Anti-Dilution Provisions
Sometimes companies raise money at lower valuations than previous rounds. This is called a down round, and it’s painful for everyone, especially early investors who paid a higher price.
Anti-dilution provisions protect investors from this situation.
There are two types: full ratchet and weighted average.
Full ratchet is harsh on founders. It adjusts the investor’s price to match the new, lower price, as if they’d invested at that valuation from the start. This can massively dilute founders.
Weighted average is gentler. It adjusts the price based on a formula that considers how much money was raised and at what price. The dilution is spread more fairly among all shareholders.
Here’s our guidance: avoid full ratchet anti-dilution if you possibly can. It can destroy founder ownership in down rounds. Weighted average is the more balanced, fair approach that’s become standard in healthy investor-founder relationships.
Board Composition and Voting Rights
Your board of directors makes major decisions about company direction. Investment terms specify who gets board seats typically some founders, some investors, and sometimes independent members.
A founder-controlled board has more founder seats than investor seats. An investor-controlled board is the reverse. A balanced board has equal representation plus an independent member as a tiebreaker.
You also need to understand voting rights. Some decisions require board approval, others require shareholder votes, and some major decisions might require approval from specific classes of investors.
The wisdom we’ve learned: controlling your board matters immensely. It determines whether you can execute your vision or constantly need permission. Many successful founders maintain board control through early rounds, only giving it up when the company is mature and needs more governance structure.
Due Diligence Process
Due diligence is when investors investigate everything about your company before finalizing their investment. They’ll examine your finances, legal documents, contracts, intellectual property, team backgrounds, and more.
This process can feel invasive, but it’s necessary. Investors are betting significant money on you they need to verify everything you’ve told them is accurate.
The best approach? Be organized from day one. Keep clean financial records, properly document all agreements, ensure your IP is correctly assigned to the company, and maintain transparent communication.
At The Startup Zone, we help founders prepare for due diligence by showing them what investors will look for. Being prepared not only speeds up the process but also demonstrates professionalism that builds investor confidence.

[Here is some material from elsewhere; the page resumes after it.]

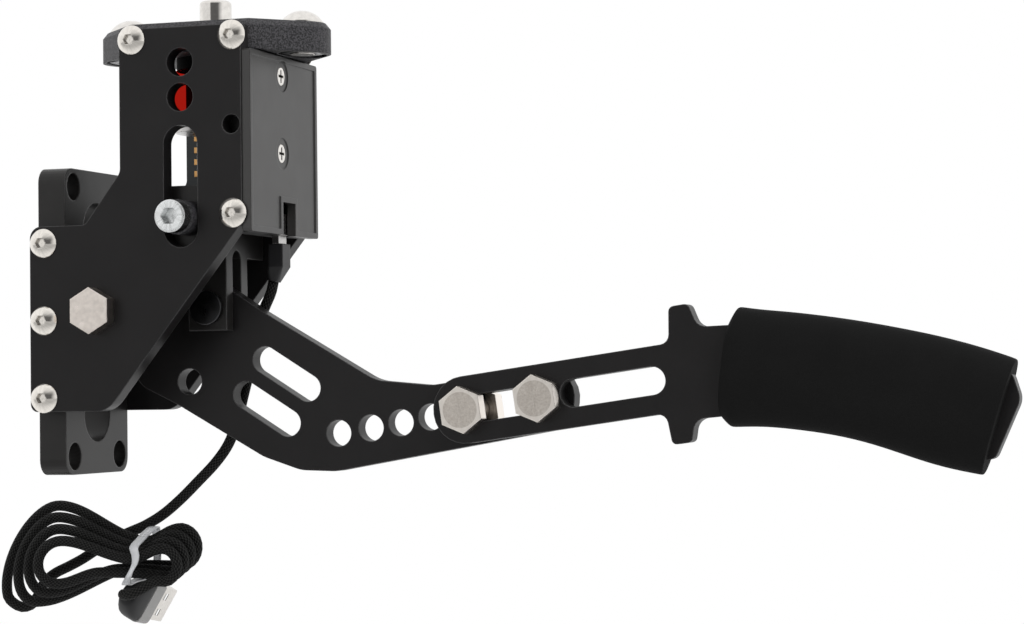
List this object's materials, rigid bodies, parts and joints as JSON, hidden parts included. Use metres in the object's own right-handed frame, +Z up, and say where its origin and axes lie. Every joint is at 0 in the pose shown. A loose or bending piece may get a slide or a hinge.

Working with The Startup Zone
Reading about these terms is valuable, but true understanding comes from application and guidance. Every founder’s situation is unique, and generic advice can only take you so far.
The most successful founders we work with share certain characteristics: they ask questions, they seek guidance from those who’ve walked the path before them, and they understand that raising money is just one part of building something meaningful.
These terms we’ve discussed today will appear in your term sheets and investment documents. You’ll negotiate around them, make trade-offs, and hopefully make decisions that serve your long-term vision.
But remember: your company is more than a cap table or a valuation. It’s a mission you believe in, problems you’re solving, and people you’re serving. Never let fundraising become more important than the business itself.